**SUPPLIED DATA**
______________________________

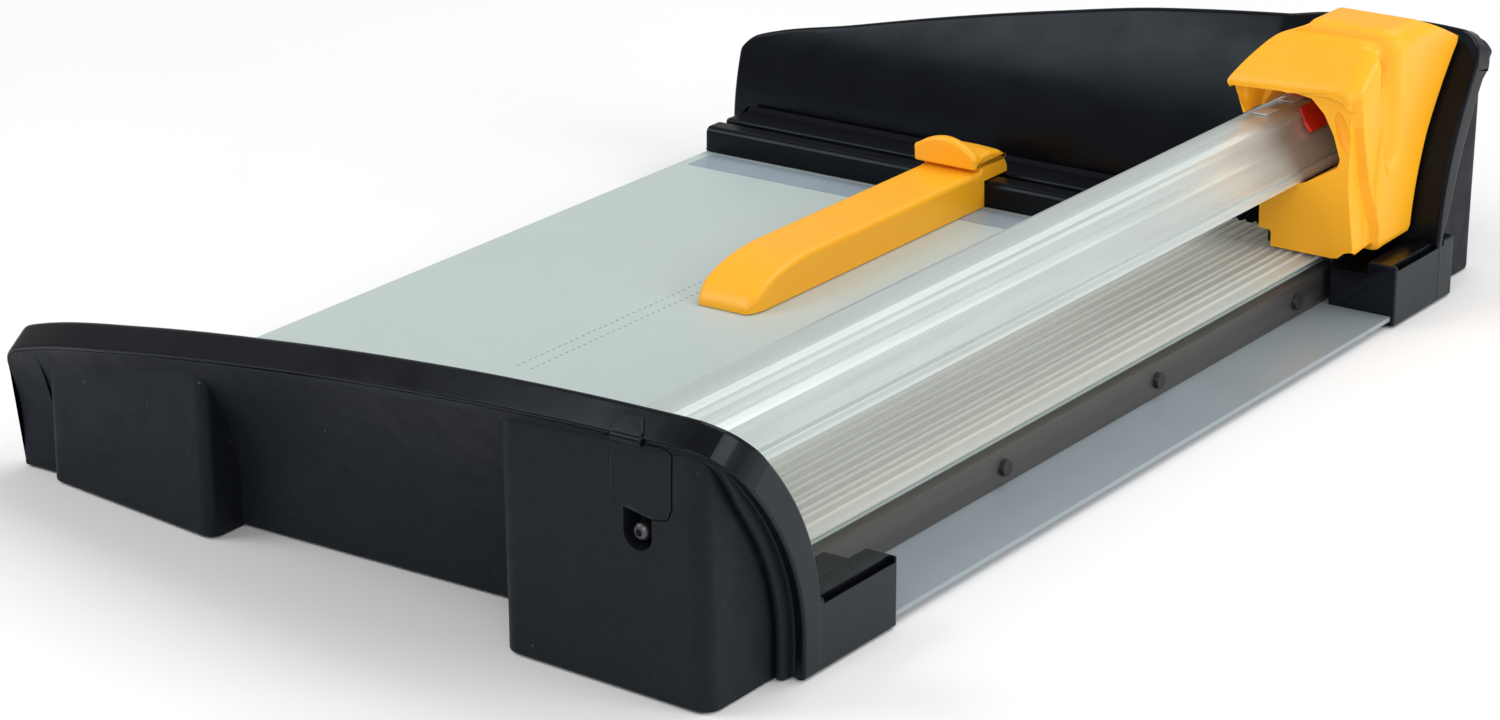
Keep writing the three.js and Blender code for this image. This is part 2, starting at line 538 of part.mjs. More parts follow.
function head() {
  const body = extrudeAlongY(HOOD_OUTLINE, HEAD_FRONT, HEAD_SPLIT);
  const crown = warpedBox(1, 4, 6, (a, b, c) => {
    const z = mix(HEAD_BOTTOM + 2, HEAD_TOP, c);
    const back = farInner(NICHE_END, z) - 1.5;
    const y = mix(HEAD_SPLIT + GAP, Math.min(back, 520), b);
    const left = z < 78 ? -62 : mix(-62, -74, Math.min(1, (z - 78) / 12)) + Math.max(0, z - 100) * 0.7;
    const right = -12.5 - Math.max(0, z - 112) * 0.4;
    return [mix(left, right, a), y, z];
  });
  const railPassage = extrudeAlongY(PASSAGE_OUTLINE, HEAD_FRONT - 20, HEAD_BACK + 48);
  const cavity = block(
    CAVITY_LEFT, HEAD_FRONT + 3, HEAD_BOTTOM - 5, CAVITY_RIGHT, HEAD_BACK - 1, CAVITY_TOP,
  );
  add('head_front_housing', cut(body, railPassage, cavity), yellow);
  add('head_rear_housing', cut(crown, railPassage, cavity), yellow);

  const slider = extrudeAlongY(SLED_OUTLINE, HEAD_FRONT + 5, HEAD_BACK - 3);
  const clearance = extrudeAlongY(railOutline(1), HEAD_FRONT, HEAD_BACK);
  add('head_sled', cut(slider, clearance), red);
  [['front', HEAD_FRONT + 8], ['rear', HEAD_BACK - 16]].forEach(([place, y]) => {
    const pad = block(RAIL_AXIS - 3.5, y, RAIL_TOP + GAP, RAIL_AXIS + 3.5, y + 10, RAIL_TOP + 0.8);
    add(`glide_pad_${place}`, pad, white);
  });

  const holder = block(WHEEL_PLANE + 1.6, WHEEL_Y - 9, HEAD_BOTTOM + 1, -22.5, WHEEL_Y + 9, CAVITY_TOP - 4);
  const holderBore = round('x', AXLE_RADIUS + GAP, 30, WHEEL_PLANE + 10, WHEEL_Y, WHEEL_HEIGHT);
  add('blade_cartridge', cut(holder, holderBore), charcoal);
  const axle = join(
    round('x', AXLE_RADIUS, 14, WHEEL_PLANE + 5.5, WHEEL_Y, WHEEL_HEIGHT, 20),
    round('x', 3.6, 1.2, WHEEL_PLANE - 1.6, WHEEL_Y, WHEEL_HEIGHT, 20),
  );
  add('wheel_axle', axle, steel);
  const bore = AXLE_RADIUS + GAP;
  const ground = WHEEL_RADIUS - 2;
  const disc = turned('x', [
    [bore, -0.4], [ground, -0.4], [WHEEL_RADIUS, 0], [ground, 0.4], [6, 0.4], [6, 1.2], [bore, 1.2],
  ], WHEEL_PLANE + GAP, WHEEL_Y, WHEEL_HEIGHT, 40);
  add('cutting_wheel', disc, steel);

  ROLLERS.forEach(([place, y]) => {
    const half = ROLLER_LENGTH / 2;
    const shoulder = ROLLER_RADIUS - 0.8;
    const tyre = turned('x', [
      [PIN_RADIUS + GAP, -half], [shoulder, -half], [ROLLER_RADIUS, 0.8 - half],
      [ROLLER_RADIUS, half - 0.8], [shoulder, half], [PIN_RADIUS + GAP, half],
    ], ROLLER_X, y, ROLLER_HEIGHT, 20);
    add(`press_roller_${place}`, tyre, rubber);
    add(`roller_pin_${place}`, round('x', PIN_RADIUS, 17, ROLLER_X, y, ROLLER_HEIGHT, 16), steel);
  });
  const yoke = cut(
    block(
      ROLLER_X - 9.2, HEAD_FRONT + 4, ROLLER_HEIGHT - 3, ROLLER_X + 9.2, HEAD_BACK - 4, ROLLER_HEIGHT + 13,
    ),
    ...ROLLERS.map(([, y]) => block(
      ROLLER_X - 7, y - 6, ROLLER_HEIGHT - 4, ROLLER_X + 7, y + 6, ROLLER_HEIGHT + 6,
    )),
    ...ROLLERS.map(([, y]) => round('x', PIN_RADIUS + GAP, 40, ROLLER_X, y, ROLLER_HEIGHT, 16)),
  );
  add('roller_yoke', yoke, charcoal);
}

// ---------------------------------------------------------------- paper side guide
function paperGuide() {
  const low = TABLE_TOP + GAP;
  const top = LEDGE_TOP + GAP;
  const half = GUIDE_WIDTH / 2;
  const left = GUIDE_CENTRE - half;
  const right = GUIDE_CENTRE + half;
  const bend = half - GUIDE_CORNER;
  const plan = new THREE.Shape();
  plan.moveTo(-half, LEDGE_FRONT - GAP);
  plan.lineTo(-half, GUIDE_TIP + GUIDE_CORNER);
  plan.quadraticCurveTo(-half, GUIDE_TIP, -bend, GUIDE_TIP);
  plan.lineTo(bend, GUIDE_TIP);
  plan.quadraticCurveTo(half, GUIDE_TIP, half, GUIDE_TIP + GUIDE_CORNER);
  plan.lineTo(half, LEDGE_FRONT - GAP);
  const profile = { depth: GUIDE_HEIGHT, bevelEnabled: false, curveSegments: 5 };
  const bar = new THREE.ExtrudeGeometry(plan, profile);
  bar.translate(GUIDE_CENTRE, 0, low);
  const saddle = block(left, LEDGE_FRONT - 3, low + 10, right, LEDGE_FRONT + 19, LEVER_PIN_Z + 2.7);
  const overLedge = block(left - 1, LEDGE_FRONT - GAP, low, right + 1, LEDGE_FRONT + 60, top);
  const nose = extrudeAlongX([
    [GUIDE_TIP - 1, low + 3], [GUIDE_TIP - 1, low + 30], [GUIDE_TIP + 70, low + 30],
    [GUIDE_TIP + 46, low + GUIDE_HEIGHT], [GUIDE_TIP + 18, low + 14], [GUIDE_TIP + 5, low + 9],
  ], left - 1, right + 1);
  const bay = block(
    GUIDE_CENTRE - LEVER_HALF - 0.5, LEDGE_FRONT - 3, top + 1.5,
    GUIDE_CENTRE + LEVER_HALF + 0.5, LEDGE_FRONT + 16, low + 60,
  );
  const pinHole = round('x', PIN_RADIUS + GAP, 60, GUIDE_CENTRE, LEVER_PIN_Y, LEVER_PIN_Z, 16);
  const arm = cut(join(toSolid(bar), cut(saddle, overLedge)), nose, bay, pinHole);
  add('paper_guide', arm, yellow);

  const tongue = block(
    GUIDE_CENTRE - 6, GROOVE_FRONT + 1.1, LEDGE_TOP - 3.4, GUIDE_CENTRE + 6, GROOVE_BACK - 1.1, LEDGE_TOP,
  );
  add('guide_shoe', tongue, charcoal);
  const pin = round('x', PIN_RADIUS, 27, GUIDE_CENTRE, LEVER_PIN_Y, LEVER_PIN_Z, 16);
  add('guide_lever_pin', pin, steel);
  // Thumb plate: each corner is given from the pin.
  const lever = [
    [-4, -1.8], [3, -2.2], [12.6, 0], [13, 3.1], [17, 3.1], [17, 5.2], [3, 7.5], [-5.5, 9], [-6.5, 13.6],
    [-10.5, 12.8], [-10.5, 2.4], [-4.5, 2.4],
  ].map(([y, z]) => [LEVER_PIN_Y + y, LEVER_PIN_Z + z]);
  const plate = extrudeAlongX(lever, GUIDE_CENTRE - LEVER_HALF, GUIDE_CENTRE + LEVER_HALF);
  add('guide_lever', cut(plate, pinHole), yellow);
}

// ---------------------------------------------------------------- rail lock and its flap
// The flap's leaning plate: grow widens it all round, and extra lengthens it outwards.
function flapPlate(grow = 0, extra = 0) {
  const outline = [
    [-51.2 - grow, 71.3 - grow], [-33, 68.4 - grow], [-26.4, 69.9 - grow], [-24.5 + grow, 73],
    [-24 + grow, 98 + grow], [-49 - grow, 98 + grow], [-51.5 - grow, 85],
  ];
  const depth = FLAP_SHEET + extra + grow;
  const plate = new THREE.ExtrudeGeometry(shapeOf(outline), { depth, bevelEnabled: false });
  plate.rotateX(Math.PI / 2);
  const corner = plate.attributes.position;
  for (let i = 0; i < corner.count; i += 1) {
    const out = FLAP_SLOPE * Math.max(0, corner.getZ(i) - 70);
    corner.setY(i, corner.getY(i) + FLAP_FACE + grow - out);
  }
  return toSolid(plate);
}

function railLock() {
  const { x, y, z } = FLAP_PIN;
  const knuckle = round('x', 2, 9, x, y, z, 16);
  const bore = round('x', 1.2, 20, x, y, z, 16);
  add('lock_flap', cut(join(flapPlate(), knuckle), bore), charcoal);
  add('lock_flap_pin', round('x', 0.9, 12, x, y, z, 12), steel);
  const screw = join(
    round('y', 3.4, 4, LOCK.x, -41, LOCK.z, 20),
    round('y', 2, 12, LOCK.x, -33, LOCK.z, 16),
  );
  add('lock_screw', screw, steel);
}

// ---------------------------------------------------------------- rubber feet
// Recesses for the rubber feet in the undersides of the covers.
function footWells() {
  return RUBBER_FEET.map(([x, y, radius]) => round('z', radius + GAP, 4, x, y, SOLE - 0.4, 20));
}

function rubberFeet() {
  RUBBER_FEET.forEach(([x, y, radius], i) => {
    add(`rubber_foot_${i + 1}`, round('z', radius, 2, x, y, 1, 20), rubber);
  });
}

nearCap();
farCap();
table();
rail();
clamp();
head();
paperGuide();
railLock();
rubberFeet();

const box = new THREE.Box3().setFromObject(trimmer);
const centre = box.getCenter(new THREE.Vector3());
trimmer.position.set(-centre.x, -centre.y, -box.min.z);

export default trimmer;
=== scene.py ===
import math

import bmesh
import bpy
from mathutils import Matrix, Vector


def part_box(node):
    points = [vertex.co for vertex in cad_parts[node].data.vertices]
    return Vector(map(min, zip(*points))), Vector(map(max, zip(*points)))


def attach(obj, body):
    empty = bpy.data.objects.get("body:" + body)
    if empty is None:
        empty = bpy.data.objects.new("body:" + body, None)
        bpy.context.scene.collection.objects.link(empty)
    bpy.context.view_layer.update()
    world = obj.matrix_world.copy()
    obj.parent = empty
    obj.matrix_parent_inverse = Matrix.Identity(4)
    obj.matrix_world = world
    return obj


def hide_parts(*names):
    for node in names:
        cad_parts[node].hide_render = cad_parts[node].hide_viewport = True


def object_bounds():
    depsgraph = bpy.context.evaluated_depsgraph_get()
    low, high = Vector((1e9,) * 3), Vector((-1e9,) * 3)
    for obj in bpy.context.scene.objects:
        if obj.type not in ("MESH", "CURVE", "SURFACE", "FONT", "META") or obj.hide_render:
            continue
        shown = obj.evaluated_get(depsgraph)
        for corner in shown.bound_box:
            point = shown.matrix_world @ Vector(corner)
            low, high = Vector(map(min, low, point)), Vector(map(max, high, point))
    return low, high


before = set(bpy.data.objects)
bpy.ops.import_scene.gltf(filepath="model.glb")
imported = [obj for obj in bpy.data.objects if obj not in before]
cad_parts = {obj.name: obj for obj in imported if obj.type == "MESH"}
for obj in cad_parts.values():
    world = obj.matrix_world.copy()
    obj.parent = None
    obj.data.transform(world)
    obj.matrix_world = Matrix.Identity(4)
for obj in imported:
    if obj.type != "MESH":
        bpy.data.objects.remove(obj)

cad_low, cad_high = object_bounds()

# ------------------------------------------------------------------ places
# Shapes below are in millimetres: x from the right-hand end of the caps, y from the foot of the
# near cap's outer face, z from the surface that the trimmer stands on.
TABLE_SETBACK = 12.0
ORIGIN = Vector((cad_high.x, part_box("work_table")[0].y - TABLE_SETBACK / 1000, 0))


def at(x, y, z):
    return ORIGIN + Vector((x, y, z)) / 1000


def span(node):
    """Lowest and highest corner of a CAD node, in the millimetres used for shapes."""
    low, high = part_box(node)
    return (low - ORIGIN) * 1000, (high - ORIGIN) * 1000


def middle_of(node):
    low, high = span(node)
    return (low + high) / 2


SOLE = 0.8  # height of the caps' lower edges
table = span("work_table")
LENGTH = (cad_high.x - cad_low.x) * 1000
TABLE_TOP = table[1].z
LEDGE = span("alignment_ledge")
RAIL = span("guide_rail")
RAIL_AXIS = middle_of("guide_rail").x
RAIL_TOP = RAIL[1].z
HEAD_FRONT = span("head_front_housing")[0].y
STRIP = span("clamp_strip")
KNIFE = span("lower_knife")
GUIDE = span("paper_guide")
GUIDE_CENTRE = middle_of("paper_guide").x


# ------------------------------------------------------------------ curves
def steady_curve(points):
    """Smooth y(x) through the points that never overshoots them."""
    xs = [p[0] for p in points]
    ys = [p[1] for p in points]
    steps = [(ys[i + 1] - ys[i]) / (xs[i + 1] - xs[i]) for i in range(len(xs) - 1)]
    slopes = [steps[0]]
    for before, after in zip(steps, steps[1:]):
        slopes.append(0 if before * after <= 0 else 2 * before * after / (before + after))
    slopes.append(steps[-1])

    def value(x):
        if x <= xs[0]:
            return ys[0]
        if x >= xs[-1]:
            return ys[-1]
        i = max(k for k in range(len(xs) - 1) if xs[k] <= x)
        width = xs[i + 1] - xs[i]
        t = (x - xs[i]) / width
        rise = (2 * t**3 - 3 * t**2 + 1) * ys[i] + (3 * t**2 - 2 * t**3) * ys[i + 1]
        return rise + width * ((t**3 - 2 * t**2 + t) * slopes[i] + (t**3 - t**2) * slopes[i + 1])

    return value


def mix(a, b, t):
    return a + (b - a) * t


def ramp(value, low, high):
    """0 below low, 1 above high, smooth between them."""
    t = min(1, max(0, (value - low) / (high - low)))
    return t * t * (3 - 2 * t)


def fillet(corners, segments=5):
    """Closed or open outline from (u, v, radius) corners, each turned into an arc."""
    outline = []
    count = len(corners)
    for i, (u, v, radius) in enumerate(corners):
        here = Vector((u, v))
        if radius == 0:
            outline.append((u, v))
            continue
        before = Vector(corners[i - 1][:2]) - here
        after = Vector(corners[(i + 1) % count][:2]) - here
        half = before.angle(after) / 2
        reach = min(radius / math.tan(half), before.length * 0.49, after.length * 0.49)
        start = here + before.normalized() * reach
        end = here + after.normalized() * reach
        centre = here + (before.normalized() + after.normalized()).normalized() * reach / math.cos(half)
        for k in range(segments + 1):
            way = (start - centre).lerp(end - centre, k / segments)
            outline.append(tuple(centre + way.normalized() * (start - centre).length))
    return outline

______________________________

**TASK INSTRUCTIONS**
Beginning with the line that contains "const box = new" and ending with the line that contains "bpy.data.objects.remove(obj)", repeat exactly those lines and no others.

**ANSWER BELOW**
const box = new THREE.Box3().setFromObject(trimmer);
const centre = box.getCenter(new THREE.Vector3());
trimmer.position.set(-centre.x, -centre.y, -box.min.z);

export default trimmer;
=== scene.py ===
import math

import bmesh
import bpy
from mathutils import Matrix, Vector


def part_box(node):
    points = [vertex.co for vertex in cad_parts[node].data.vertices]
    return Vector(map(min, zip(*points))), Vector(map(max, zip(*points)))


def attach(obj, body):
    empty = bpy.data.objects.get("body:" + body)
    if empty is None:
        empty = bpy.data.objects.new("body:" + body, None)
        bpy.context.scene.collection.objects.link(empty)
    bpy.context.view_layer.update()
    world = obj.matrix_world.copy()
    obj.parent = empty
    obj.matrix_parent_inverse = Matrix.Identity(4)
    obj.matrix_world = world
    return obj


def hide_parts(*names):
    for node in names:
        cad_parts[node].hide_render = cad_parts[node].hide_viewport = True


def object_bounds():
    depsgraph = bpy.context.evaluated_depsgraph_get()
    low, high = Vector((1e9,) * 3), Vector((-1e9,) * 3)
    for obj in bpy.context.scene.objects:
        if obj.type not in ("MESH", "CURVE", "SURFACE", "FONT", "META") or obj.hide_render:
            continue
        shown = obj.evaluated_get(depsgraph)
        for corner in shown.bound_box:
            point = shown.matrix_world @ Vector(corner)
            low, high = Vector(map(min, low, point)), Vector(map(max, high, point))
    return low, high


before = set(bpy.data.objects)
bpy.ops.import_scene.gltf(filepath="model.glb")
imported = [obj for obj in bpy.data.objects if obj not in before]
cad_parts = {obj.name: obj for obj in imported if obj.type == "MESH"}
for obj in cad_parts.values():
    world = obj.matrix_world.copy()
    obj.parent = None
    obj.data.transform(world)
    obj.matrix_world = Matrix.Identity(4)
for obj in imported:
    if obj.type != "MESH":
        bpy.data.objects.remove(obj)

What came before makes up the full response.